Restaurant information
- Food type: Chinese
- Location: 418 Maynard Avenue South, Seattle, Washington, 98104, United States
- Coordinates: 47°35′55″N 122°19′29.7″W﻿ / ﻿47.59861°N 122.324917°W
- Website: mikesnoodlehouse.site

= Mike's Noodle House =

Chinese restaurant in Seattle, Washington, U.S.
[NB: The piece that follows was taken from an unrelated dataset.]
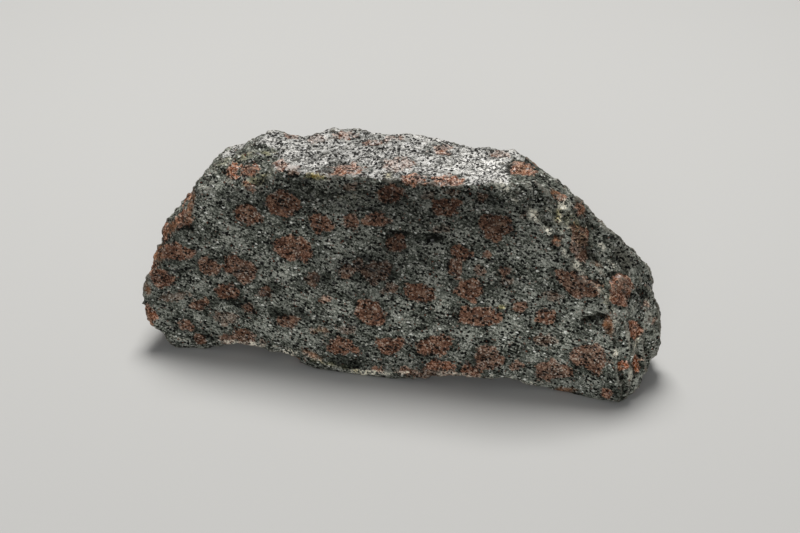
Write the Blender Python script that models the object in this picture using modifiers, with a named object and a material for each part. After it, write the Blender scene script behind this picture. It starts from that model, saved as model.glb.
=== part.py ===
"""A hand specimen of garnet eclogite: one broken slab of rock that stands on its long narrow edge.

The frame is the rock's own: X runs along the slab, -Y is the smooth front face, +Z is up, and the
origin is below the middle of the bounding box, on the surface that the rock rests on.
All driving dimensions are millimetres; the last step scales them to metres.
"""
import math

import bmesh
import bpy
from mathutils import Euler, Matrix, Vector, noise

NAME = "garnet_eclogite"
METRES_PER_MM = 0.001

# The block that the fractures are cut from, seen from the front.
DEPTH_FRONT = -12.0
DEPTH_BACK = 15.0
ENVELOPE = (
    (-33.2, -1.0), (-35.4, 2.2), (-37.2, 4.3), (-38.2, 7.2), (-37.8, 10.6), (-37.4, 14.0),
    (-36.2, 16.6), (-35.5, 19.4), (-32.8, 22.4), (-30.6, 25.0), (-29.9, 27.4), (-27.0, 30.0),
    (-23.4, 33.0), (-20.0, 36.0), (21.0, 36.0), (23.2, 31.9), (29.6, 28.2), (34.4, 24.6), (37.0, 22.0),
    (39.4, 16.8), (41.2, 9.6), (41.4, 6.4), (40.2, 2.4), (38.4, -1.0),
)

# Fracture planes: a point on the plane, and the way that it faces. Each cuts away all that lies
# outside it.
FRONT_LEAN = math.radians(6.0)
FRACTURES = {
    "front face": ((0, -7.5, 0), (0, -math.cos(FRONT_LEAN), math.sin(FRONT_LEAN))),
    "top face": ((0, 2, 32.1), (-0.02, -0.02, 1)),
    "upper back": ((0, 11.1, 32), (0.06, 0.99, 0.14)),
    "lower back": ((0, 13.4, 19), (-0.03, 0.988, -0.156)),
    "right flank": ((26.2, -4.9, 24.6), (0.54, -0.63, 0.56)),
    "right end": ((36.0, -6.3, 11.1), (0.88, -0.436, 0.181)),
    "right top corner": ((20.2, 4.5, 32.9), (0.42, 0.12, 0.9)),
    "upper right back": ((29.4, 2.6, 27.6), (0.57, 0.50, 0.65)),
    "lower right back": ((40.6, 5.0, 9.0), (0.87, 0.48, 0.12)),
    "right bottom corner": ((41.7, -2.4, 1.9), (0.72, -0.45, -0.53)),
    "left flank": ((-31.6, -5.2, 21.6), (-0.72, -0.50, 0.45)),
    "left shoulder": ((-24.2, -4.1, 31.6), (-0.42, 0.10, 0.90)),
    "left back corner": ((-33.0, 8.0, 14), (-0.68, 0.72, 0.12)),
    "left bottom corner": ((-35.6, -6.6, 2.0), (-0.55, -0.62, -0.56)),
    "back bottom edge": ((0, 10.8, 2.2), (0.03, 0.68, -0.73)),
    "resting face": ((0, 0, 0), (0, 0, -1)),
}
EDGE_WEAR = 0.45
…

Mike's Noodle House (全記麵家 (全记面家)) is a Chinese restaurant in Seattle, in the U.S. state of Washington.

== Description ==
Mike's Noodle House is a Chinese restaurant in Seattle's Chinatown–International District. The menu has included congee, dumplings, egg noodles, wontons, and youtiao. Congee ingredients can include beef, thousand-year egg, and fish balls. The restaurant has also served sui kau and squid ball noodle soup.

== Reception ==
In 2013, Seattle Magazine's list of "our favorite hot noodle soups" described the wonton soup with chili sauce and vinegar "perfection". Jay Friedman included Mike's in Eater Seattle's 2019 lists of "15 Essential Asian Noodle Destinations in Seattle" and "10 Top Spots for Asian Dumplings in the Seattle Area". He also included the business in 2022 lists of "20 Knockout Chinese and Taiwanese Restaurants in the Seattle Area" and "19 Knockout Restaurants in Seattle's Chinatown-International District" (C-ID). He said Mike's "gets especially crowded on weekends" and "may be the ultimate in C-ID Chinese comfort food".